Pull every line holding the string "this" from the records below.

# [Information shown]
* begin *

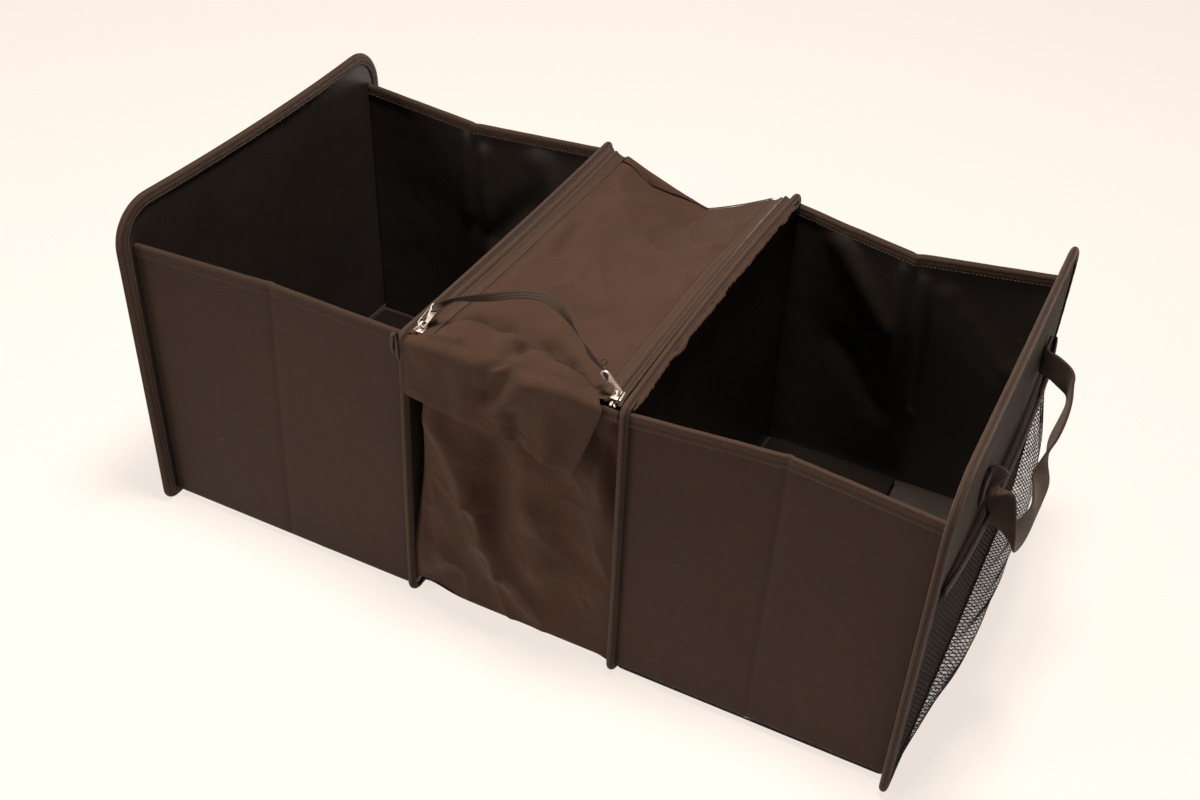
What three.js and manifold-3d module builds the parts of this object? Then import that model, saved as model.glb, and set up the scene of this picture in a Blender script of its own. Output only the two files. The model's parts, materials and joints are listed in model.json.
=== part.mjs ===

* end *
* begin *

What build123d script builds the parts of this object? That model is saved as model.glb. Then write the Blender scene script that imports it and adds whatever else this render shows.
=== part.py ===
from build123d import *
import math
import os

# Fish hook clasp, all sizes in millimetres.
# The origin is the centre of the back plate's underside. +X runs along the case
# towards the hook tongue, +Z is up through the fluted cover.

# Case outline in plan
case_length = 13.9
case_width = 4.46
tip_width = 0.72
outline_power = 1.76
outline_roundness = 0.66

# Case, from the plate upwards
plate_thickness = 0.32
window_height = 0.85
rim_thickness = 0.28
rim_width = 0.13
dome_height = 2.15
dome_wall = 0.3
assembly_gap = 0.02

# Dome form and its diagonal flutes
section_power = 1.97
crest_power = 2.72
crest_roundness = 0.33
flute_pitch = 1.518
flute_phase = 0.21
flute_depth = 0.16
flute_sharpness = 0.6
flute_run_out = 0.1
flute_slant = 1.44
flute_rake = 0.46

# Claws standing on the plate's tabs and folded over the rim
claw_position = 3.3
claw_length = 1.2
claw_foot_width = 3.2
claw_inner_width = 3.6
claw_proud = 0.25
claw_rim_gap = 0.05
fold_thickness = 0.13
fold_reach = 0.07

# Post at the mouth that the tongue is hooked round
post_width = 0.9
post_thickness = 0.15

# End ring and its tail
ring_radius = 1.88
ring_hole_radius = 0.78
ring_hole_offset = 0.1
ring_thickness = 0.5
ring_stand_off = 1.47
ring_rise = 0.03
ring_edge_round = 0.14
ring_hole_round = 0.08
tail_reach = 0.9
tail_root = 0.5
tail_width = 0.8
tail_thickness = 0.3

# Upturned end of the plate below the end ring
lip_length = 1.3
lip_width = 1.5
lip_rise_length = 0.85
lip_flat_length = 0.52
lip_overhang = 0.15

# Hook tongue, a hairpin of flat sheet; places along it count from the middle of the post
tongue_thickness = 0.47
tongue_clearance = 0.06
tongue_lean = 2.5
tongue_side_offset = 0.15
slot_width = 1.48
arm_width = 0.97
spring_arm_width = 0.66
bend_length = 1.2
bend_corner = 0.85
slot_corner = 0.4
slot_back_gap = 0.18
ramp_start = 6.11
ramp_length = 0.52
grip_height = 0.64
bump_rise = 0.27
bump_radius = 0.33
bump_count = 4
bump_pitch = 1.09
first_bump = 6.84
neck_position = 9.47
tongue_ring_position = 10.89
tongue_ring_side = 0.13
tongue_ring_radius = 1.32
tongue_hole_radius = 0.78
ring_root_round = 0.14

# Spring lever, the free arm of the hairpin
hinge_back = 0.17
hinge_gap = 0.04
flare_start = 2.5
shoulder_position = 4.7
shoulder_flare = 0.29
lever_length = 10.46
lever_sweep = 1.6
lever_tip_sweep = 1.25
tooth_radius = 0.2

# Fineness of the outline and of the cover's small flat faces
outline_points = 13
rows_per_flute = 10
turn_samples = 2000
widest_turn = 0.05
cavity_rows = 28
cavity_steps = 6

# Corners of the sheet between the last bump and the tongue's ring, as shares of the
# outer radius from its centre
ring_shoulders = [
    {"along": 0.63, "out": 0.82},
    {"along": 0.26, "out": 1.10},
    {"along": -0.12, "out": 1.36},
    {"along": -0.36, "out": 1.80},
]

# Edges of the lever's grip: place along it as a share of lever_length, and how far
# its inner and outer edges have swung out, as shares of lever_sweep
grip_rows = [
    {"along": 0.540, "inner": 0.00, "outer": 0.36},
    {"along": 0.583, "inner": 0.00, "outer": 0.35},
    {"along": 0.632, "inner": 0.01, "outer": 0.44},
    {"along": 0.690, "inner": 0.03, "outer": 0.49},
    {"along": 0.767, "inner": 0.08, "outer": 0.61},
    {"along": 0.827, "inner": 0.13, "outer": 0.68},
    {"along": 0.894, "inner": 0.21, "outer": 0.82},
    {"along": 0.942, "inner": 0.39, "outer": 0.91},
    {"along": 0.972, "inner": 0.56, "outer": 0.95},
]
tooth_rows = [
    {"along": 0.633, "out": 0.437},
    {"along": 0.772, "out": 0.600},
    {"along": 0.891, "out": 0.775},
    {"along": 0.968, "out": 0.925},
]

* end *

# [Task answer]
What three.js and manifold-3d module builds the parts of this object? Then import that model, saved as model.glb, and set up the scene of this picture in a Blender script of its own. Output only the two files. The model's parts, materials and joints are listed in model.json.
What build123d script builds the parts of this object? That model is saved as model.glb. Then write the Blender scene script that imports it and adds whatever else this render shows.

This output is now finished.